### Exercise description
Repeat word for word the opening stretch of the entries, from the first line through the line containing "RING_OUTER = 0.85 * MM".

### Excerpted records
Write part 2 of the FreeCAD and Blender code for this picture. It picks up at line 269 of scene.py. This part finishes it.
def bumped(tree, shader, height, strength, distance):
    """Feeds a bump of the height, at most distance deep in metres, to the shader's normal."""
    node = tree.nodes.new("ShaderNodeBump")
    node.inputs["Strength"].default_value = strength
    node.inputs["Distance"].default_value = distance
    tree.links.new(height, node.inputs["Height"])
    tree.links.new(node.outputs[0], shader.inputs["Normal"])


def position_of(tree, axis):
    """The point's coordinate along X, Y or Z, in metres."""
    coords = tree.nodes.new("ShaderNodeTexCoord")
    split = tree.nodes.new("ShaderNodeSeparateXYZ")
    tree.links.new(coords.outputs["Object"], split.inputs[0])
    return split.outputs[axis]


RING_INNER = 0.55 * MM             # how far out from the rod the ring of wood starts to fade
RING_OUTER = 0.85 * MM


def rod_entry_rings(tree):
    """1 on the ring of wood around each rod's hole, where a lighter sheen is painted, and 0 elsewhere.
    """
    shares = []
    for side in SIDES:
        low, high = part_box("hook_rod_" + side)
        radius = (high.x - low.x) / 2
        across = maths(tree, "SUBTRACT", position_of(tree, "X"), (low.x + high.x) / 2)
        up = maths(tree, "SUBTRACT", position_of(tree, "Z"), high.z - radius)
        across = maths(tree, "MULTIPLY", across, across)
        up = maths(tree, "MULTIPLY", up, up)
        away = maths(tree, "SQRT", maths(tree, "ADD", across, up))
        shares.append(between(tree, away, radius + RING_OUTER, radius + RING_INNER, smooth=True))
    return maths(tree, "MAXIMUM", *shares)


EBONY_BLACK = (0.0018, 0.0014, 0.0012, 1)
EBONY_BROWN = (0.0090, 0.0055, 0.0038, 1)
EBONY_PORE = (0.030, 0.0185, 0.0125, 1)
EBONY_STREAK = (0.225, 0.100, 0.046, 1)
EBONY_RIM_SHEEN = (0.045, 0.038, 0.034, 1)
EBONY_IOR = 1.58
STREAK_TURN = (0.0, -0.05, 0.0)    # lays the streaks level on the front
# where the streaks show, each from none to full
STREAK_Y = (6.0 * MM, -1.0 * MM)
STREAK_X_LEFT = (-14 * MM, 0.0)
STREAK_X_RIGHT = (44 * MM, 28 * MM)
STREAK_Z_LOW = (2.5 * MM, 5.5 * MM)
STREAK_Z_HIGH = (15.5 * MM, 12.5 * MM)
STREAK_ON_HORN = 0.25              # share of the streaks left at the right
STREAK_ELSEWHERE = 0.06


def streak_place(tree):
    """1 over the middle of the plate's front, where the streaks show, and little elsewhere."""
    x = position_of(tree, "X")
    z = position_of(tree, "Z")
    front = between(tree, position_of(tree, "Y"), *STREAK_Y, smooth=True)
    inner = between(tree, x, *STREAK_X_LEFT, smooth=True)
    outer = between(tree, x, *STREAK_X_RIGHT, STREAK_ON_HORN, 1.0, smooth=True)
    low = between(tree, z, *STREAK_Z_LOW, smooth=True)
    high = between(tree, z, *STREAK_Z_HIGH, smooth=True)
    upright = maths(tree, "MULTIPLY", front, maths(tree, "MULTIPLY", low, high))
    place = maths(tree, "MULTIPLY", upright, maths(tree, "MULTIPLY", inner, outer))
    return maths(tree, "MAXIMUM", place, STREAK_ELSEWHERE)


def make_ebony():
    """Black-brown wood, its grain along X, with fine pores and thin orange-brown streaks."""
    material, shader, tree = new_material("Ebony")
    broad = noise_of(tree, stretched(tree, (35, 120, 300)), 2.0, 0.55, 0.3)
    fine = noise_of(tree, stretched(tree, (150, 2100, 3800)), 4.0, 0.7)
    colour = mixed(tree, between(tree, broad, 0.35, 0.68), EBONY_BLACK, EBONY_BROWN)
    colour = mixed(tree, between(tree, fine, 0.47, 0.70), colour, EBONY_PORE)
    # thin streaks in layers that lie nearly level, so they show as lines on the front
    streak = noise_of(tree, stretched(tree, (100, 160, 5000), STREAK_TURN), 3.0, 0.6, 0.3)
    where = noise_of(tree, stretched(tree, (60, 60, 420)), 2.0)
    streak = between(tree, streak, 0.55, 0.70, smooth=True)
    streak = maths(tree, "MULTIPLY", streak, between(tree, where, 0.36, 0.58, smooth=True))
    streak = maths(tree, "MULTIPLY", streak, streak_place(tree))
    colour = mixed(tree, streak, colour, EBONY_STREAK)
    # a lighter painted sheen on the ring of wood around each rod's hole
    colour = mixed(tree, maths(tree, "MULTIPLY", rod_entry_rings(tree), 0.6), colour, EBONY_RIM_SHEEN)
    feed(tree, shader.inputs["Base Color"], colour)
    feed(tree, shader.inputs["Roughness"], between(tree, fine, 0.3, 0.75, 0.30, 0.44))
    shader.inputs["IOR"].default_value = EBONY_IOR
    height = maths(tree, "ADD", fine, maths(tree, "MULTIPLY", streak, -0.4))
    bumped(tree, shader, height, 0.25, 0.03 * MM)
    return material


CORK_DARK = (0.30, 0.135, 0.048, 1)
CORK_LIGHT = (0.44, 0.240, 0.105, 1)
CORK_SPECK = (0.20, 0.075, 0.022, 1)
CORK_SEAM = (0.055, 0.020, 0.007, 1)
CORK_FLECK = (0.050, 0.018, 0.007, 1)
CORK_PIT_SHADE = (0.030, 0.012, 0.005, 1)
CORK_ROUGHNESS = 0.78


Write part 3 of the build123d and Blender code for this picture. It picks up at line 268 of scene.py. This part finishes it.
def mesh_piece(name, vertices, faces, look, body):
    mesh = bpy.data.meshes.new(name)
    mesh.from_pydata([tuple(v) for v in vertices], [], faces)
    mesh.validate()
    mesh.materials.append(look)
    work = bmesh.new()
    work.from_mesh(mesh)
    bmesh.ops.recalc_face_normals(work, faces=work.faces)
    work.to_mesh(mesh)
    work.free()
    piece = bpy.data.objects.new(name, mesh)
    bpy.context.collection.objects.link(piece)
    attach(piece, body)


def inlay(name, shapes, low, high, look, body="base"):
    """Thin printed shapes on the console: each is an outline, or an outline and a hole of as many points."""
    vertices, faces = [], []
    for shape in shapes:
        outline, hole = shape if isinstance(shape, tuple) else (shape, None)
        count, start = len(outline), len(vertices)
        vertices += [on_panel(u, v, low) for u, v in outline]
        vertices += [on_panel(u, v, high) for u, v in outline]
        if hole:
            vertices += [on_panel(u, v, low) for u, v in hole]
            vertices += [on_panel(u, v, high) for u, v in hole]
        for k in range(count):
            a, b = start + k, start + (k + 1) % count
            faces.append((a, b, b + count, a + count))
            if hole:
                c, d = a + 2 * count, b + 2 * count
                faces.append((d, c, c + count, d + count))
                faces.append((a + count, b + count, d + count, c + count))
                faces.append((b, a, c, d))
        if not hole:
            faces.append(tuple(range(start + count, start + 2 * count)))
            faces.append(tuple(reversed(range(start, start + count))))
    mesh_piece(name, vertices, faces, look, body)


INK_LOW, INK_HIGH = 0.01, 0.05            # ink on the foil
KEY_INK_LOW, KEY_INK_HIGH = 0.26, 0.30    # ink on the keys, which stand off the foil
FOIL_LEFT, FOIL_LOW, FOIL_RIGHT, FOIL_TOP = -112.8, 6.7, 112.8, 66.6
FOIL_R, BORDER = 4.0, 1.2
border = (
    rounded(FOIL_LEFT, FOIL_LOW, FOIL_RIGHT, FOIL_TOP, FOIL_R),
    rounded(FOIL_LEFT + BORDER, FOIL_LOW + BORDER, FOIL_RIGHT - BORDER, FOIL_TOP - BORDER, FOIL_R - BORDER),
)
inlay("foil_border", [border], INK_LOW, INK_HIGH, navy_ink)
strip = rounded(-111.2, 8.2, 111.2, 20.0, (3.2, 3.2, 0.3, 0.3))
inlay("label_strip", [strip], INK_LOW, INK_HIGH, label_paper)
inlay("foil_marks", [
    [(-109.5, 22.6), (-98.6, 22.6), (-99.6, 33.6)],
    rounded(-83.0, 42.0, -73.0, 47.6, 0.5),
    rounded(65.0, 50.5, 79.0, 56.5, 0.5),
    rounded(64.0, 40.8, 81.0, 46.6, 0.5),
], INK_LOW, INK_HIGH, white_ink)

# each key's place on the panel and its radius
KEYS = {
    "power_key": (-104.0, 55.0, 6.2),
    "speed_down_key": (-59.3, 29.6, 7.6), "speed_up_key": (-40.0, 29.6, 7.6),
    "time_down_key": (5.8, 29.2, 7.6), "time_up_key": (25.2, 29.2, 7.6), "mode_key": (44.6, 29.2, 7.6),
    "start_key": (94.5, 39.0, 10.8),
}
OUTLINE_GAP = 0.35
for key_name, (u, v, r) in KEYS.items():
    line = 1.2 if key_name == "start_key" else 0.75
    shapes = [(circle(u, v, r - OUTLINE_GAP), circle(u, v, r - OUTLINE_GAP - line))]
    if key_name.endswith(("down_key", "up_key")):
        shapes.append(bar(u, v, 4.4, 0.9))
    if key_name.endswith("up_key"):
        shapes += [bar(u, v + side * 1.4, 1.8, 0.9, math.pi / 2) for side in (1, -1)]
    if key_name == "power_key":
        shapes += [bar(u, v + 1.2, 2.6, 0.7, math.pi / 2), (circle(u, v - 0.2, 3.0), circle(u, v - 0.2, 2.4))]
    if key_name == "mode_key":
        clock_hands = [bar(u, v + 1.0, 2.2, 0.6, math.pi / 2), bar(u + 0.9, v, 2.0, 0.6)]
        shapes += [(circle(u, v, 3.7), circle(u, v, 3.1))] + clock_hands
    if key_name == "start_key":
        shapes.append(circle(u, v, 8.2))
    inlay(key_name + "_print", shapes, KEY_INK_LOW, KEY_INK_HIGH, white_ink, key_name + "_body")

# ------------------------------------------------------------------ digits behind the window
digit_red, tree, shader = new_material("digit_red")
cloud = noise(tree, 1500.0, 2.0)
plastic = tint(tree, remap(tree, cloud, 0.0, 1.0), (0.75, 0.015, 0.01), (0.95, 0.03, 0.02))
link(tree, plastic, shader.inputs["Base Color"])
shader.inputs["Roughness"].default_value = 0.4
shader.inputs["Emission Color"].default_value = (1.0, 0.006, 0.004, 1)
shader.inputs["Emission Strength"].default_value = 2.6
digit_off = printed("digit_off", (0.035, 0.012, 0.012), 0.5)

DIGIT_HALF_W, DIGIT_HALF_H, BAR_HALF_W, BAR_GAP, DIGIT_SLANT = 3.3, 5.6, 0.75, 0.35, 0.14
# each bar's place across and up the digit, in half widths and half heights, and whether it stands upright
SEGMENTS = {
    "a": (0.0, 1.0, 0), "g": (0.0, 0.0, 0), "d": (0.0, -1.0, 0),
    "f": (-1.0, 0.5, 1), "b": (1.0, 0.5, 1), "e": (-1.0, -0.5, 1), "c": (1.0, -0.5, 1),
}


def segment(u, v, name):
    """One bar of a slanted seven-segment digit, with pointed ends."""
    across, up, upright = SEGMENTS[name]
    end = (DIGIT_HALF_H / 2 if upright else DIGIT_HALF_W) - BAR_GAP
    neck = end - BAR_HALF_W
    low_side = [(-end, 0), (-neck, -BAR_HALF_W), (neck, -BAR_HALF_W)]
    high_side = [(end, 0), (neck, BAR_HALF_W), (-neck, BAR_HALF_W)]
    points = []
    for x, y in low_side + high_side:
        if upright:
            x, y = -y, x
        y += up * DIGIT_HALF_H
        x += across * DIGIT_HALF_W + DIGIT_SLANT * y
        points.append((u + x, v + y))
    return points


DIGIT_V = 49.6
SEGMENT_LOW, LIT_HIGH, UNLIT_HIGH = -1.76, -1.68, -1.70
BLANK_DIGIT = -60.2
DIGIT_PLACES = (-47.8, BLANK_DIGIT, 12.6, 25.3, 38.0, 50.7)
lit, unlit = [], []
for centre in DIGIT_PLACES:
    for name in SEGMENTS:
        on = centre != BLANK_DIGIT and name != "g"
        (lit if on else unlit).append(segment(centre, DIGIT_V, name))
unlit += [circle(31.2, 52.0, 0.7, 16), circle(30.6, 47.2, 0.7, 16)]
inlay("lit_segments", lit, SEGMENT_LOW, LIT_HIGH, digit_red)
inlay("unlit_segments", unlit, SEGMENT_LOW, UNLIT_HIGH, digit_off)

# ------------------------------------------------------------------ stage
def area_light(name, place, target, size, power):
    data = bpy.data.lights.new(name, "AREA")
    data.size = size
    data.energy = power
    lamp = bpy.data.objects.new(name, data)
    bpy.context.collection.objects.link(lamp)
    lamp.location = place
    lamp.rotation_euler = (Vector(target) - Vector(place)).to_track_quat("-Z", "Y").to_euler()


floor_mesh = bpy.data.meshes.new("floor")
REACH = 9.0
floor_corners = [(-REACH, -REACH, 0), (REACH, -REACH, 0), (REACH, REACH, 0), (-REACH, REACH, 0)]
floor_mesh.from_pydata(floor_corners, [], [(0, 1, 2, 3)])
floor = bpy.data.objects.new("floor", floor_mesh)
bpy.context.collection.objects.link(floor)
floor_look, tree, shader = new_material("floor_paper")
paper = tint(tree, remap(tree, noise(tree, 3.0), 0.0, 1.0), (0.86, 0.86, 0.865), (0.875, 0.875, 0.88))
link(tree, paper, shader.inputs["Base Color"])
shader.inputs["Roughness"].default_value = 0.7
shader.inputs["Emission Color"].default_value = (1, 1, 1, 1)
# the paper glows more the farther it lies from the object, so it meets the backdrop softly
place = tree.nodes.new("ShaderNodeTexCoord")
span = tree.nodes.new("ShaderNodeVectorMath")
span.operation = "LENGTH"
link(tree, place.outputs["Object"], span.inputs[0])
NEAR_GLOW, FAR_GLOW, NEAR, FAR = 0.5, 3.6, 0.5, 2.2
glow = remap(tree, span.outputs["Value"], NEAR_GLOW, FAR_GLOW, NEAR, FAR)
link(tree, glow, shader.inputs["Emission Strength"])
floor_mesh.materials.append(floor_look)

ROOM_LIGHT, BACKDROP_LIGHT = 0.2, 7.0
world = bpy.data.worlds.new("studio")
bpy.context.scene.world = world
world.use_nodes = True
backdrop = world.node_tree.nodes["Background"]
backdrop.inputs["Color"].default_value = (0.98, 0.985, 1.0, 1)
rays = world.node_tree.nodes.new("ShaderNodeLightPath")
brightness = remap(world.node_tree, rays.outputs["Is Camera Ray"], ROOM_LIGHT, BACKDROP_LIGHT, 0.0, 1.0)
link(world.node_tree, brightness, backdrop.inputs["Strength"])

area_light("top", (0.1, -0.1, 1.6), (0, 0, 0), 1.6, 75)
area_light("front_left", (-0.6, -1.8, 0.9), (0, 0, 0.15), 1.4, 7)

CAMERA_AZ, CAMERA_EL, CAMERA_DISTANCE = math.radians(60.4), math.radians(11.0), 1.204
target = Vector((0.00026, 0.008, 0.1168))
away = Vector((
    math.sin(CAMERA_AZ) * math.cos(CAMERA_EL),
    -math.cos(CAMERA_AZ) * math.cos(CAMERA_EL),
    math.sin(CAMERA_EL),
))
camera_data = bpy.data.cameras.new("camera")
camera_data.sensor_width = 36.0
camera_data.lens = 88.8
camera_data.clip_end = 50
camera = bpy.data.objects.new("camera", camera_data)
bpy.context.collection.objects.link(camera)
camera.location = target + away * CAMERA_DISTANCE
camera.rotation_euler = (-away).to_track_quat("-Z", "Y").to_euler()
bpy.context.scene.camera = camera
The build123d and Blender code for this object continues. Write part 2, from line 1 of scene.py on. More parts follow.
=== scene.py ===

### Response to this task
Write part 2 of the FreeCAD and Blender code for this picture. It picks up at line 269 of scene.py. This part finishes it.
def bumped(tree, shader, height, strength, distance):
    """Feeds a bump of the height, at most distance deep in metres, to the shader's normal."""
    node = tree.nodes.new("ShaderNodeBump")
    node.inputs["Strength"].default_value = strength
    node.inputs["Distance"].default_value = distance
    tree.links.new(height, node.inputs["Height"])
    tree.links.new(node.outputs[0], shader.inputs["Normal"])


def position_of(tree, axis):
    """The point's coordinate along X, Y or Z, in metres."""
    coords = tree.nodes.new("ShaderNodeTexCoord")
    split = tree.nodes.new("ShaderNodeSeparateXYZ")
    tree.links.new(coords.outputs["Object"], split.inputs[0])
    return split.outputs[axis]


RING_INNER = 0.55 * MM             # how far out from the rod the ring of wood starts to fade
RING_OUTER = 0.85 * MM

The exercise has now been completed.